In Chablis, the worst frosts since 1981 and hailstorms in May were followed by mildew which caused havoc in the vineyards. Some parcels were completely destroyed and Domaine Sébastien Dampt lost 50% of their production. In the Mâconnais, hail storms on 13th April caused widespread damage.

Assessment of the Wines

Overall, the quality of the wines was much better than expected with many growers remarking how relieved they were to produce such good quality wines given the difficult year. 

The reds in particular showed well. Erwan Faiveley described them as “classic” in style, similar to the 2014s, but with greater definition. Romain Taupenot remarked that the 2016s had the ripeness of the 2015s combined with the energy of the 2014s. Christophe Roumier noted that there were two styles of red wine, those from frost damaged vineyards with low yields, which are concentrated with pronounced mineral characters, and those from undamaged vines which are rounder and more seductive. In general, the 2016s seem less concentrated than the 2015s but they are more delicate and nuanced. They will probably mature earlier than the 2015s but are more precise and pure which many Burgundy lovers will prefer.
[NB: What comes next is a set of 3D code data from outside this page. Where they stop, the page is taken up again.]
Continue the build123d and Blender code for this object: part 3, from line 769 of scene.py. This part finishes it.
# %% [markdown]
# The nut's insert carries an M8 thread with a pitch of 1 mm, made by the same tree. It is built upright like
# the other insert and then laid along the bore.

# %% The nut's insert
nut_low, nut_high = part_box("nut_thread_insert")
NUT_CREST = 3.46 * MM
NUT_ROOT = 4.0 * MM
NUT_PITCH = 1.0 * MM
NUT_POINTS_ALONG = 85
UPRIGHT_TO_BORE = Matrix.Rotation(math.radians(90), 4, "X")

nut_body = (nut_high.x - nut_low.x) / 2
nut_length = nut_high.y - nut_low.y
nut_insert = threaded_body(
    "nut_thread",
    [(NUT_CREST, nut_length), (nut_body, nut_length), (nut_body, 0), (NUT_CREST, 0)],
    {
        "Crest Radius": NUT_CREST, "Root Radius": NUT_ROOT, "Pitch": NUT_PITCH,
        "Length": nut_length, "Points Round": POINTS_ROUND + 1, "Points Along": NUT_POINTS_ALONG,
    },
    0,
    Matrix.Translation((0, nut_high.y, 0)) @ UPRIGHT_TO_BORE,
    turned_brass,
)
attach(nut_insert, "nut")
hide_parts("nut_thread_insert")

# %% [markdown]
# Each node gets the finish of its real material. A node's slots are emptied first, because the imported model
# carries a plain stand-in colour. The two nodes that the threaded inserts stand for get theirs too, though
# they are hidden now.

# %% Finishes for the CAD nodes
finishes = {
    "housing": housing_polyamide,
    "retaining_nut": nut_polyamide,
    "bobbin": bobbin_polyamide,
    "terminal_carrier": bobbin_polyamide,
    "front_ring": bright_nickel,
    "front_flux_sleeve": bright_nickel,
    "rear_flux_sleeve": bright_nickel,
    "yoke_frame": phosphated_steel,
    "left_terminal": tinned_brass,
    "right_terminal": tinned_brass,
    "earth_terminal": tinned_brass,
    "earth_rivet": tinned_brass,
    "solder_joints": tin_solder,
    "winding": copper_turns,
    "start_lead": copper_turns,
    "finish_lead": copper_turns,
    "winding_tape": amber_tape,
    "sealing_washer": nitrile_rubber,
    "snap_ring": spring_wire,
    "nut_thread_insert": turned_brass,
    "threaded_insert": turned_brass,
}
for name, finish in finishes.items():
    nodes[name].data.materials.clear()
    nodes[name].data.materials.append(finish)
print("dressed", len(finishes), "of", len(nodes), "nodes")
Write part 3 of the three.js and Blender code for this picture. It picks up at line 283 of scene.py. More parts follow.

Generalisations about the whites are harder as quality is less consistent. Conditions were more challenging for whites it seems, “a vintage for growers” according to Gérard Boudot of Domaine Etienne Sauzet. Some wines display exotic characters and others lack focus but a number of growers, including Sauzet, produced outstanding whites which have a vibrant mineral character reminiscent of the energetic 2014s. These are wines which will benefit from long ageing.


In conclusion, despite the difficult conditions, 2016 has produced some exceptional wines and many will prefer them to the 2015s. The 2015s will take longer to reach their peak but the 2016s will be beautiful for drinking in the meantime. The problem is going to be tracking down enough bottles to satisfy demand and after a series of short harvests there will be even more pressure on supply. Some merchants have already predicted a rise in prices but the hope will be that increases will be modest. 2017 is a much more generous crop after-all.